Workflows written using Chapel scale enormously. The same code written on your laptop can perform on however many nodes you can give it, be it one, dozens, or thousands. Applications written by Chapel users have successfully scaled to more than 8,000 compute nodes, 1,000,000 CPU cores, and 1,000 GPUs. The largest supercomputers in the world run Chapel. No matter the scale of your system, you can scale too.
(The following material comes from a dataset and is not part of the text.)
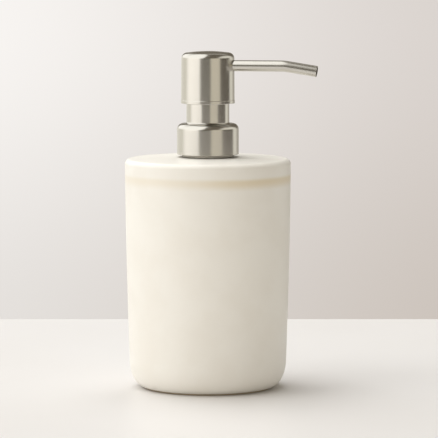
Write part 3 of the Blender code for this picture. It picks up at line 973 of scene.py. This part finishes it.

Scaling Results with Chapel
Arkouda Argsort
Arkouda's argsort routine can sort 256 TiB of data in just 31 seconds, scaling to more than 8,000 nodes. All in around 100 lines of Chapel code.
NAS FT
Computes the FFT of a distributed 3D array by computing 1D FFTs and transposing to localize other dimensions.
GPU Scaling
Stream
The de facto industry standard benchmark for measuring memory performance. Calculates element-wise triad.
Stencil
Measures the performance of applying a radius-2 star stencil to a distributed 2D array. Emphasizes the performance of nearest-neighbor communication.
Random Access
Measures the performance of concurrent random updates of a distributed array.
Why Chapel Makes Scaling Easier
Global View of Data
Chapel has built-in support for distributed global arrays, meaning computations written for a single node can run on an entire cluster.